• TASK OBJECTIVE
Quote the lines exactly, starting with the line that contains "bpy.data.objects.remove(obj)" and ending with the line that contains "node tree, put", and leave out all other lines.

_____

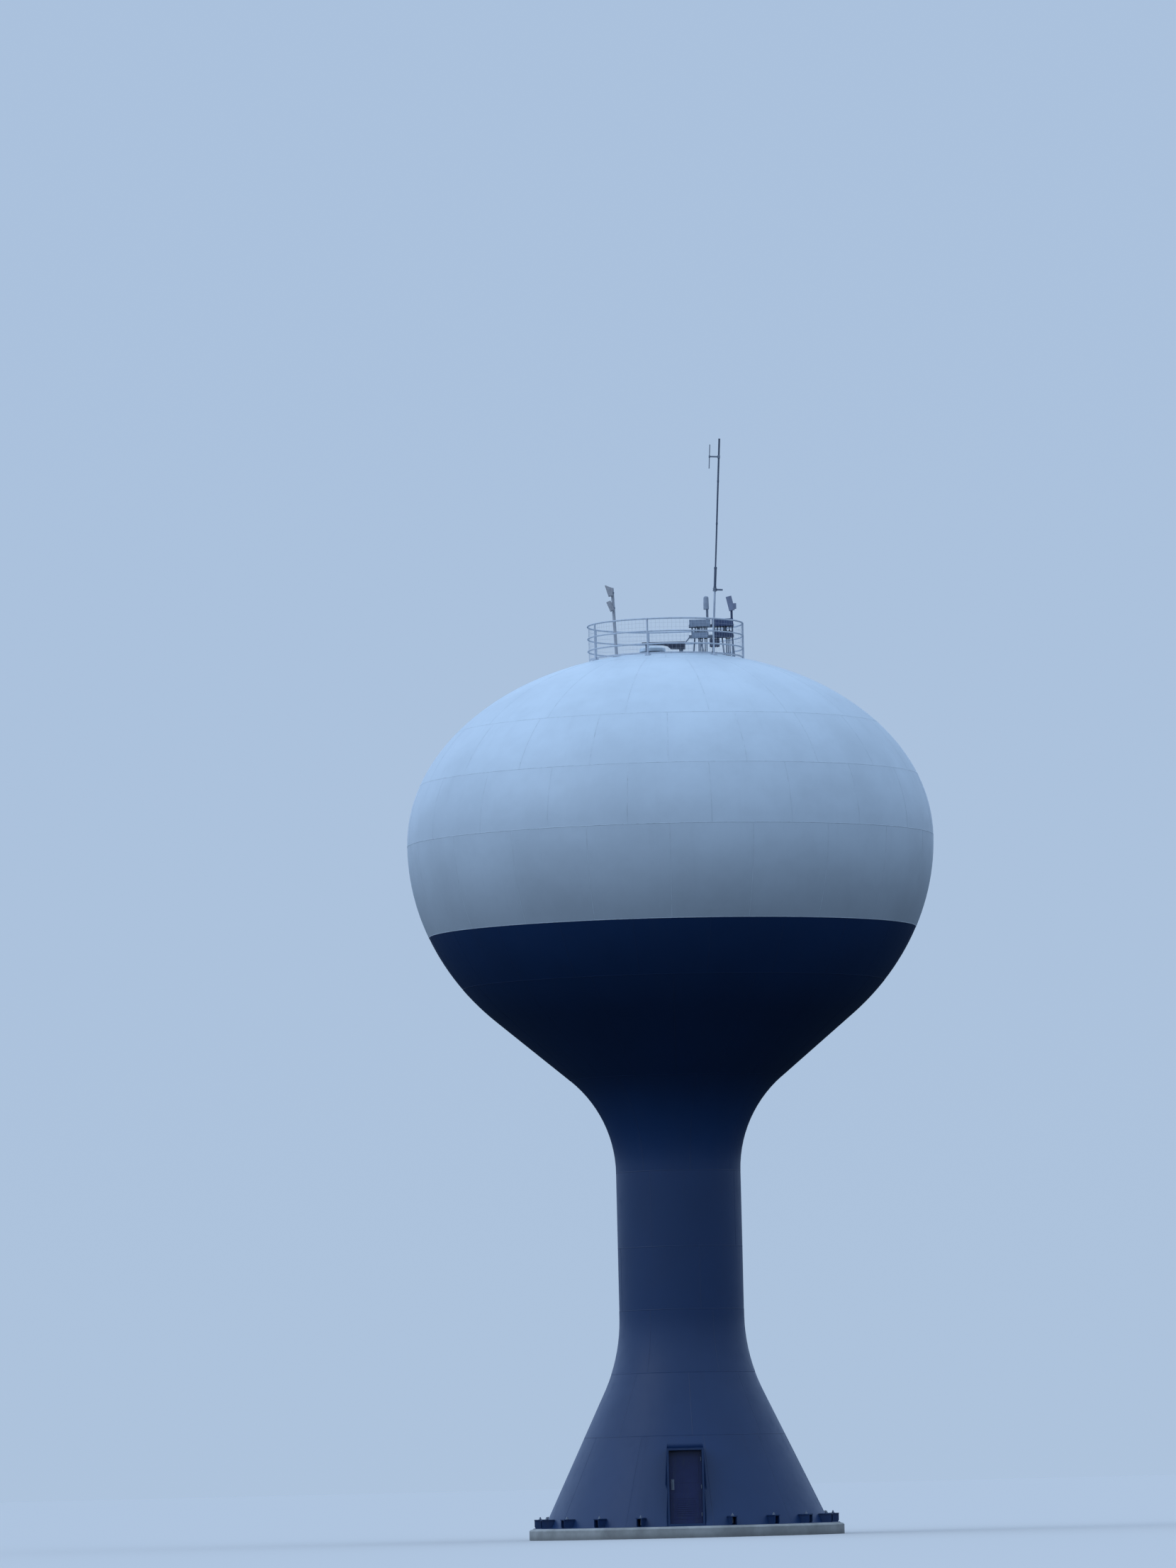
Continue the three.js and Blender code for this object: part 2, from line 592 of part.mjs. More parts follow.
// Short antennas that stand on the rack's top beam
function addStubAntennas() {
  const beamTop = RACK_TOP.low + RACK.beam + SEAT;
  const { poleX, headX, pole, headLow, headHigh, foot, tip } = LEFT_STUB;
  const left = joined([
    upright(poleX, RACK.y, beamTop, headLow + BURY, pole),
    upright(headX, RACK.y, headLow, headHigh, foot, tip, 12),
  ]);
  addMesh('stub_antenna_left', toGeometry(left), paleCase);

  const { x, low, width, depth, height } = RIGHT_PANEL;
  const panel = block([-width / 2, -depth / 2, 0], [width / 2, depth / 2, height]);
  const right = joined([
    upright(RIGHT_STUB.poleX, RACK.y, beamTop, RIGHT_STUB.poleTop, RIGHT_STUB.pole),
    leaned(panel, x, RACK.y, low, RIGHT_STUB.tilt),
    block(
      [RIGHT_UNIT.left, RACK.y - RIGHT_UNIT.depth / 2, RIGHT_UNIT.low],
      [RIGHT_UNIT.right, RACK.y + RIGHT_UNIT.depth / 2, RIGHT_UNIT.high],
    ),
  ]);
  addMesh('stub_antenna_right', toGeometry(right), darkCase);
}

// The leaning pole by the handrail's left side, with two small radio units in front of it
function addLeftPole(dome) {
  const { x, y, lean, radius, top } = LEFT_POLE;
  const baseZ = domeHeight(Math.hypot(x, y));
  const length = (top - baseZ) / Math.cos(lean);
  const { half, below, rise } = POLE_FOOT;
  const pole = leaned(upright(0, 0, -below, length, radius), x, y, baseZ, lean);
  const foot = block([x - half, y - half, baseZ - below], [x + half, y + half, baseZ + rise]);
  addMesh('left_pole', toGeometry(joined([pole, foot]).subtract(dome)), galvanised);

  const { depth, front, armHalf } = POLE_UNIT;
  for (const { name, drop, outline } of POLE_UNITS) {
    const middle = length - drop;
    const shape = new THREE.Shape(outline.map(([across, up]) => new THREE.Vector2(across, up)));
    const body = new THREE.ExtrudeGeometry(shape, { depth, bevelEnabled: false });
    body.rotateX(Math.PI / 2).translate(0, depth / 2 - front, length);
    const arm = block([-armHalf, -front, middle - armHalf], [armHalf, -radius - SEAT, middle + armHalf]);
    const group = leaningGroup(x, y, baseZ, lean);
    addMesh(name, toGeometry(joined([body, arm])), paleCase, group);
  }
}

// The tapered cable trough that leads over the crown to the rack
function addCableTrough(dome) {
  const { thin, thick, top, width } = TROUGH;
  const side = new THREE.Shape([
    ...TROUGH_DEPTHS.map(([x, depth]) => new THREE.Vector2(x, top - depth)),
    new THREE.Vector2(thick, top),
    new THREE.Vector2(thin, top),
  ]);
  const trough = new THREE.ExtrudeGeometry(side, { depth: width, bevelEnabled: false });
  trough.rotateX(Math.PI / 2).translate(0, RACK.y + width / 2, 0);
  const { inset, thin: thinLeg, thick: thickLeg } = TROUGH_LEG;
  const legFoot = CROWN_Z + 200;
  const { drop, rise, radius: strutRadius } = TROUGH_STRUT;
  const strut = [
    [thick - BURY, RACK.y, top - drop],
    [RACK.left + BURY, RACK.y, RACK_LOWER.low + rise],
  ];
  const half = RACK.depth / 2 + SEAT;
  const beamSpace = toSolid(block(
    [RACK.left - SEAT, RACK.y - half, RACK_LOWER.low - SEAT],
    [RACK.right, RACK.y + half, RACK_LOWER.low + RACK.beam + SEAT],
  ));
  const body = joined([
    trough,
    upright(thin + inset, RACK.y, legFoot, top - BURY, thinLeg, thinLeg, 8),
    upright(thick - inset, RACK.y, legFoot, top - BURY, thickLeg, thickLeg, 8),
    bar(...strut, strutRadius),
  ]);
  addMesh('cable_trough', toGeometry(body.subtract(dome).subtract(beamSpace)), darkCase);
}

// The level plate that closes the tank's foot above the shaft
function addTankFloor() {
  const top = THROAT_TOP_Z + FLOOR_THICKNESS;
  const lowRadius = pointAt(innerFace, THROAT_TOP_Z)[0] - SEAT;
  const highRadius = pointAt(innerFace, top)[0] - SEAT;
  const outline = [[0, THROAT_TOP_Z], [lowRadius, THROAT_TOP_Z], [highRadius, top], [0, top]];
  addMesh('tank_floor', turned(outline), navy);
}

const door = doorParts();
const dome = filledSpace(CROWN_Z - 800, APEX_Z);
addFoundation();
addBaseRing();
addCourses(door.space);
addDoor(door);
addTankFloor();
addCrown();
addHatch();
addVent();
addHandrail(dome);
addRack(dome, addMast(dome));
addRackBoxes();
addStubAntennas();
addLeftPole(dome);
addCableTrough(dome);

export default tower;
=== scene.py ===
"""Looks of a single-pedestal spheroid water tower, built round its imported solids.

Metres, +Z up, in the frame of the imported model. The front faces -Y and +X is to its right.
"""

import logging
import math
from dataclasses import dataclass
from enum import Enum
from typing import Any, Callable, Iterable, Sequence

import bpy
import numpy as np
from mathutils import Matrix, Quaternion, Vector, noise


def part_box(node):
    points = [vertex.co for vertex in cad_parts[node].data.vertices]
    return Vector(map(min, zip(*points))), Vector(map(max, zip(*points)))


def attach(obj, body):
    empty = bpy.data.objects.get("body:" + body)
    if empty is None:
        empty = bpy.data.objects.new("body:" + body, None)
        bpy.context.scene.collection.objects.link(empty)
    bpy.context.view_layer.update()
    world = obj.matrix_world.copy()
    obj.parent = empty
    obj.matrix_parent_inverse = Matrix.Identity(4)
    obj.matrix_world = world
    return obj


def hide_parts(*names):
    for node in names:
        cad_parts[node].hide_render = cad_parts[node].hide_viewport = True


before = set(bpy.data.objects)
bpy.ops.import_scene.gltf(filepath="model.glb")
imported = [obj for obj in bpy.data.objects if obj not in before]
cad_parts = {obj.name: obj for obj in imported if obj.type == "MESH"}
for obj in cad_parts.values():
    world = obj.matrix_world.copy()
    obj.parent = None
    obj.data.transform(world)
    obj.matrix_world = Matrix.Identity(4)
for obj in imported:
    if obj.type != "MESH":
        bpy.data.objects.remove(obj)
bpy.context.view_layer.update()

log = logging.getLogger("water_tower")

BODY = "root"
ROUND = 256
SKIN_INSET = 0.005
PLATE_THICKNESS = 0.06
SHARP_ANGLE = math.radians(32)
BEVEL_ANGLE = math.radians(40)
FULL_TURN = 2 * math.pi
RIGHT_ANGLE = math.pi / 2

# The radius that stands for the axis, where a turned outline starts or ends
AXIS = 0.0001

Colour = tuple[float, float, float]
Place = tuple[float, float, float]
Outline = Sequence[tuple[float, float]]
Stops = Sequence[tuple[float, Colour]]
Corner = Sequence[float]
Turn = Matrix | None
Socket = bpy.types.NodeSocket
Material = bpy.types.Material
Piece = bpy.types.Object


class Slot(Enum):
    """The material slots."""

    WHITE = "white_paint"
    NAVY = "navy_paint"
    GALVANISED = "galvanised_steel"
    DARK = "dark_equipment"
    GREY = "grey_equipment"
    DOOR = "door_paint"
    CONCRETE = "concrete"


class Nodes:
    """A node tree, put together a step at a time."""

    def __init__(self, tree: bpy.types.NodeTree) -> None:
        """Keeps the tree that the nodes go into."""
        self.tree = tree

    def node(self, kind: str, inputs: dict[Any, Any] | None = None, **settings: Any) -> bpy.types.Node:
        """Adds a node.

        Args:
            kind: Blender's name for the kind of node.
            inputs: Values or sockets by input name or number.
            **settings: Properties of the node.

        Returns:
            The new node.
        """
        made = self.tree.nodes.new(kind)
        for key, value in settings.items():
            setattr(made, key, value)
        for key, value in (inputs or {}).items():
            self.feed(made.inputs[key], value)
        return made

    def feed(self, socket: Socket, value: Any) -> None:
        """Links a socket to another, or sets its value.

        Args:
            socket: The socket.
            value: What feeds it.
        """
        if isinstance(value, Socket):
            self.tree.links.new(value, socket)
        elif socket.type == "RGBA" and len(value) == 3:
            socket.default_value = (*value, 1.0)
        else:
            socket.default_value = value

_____

• COMPLETE ANSWER
        bpy.data.objects.remove(obj)
bpy.context.view_layer.update()

log = logging.getLogger("water_tower")

BODY = "root"
ROUND = 256
SKIN_INSET = 0.005
PLATE_THICKNESS = 0.06
SHARP_ANGLE = math.radians(32)
BEVEL_ANGLE = math.radians(40)
FULL_TURN = 2 * math.pi
RIGHT_ANGLE = math.pi / 2

# The radius that stands for the axis, where a turned outline starts or ends
AXIS = 0.0001

Colour = tuple[float, float, float]
Place = tuple[float, float, float]
Outline = Sequence[tuple[float, float]]
Stops = Sequence[tuple[float, Colour]]
Corner = Sequence[float]
Turn = Matrix | None
Socket = bpy.types.NodeSocket
Material = bpy.types.Material
Piece = bpy.types.Object


class Slot(Enum):
    """The material slots."""

    WHITE = "white_paint"
    NAVY = "navy_paint"
    GALVANISED = "galvanised_steel"
    DARK = "dark_equipment"
    GREY = "grey_equipment"
    DOOR = "door_paint"
    CONCRETE = "concrete"


class Nodes:
    """A node tree, put together a step at a time."""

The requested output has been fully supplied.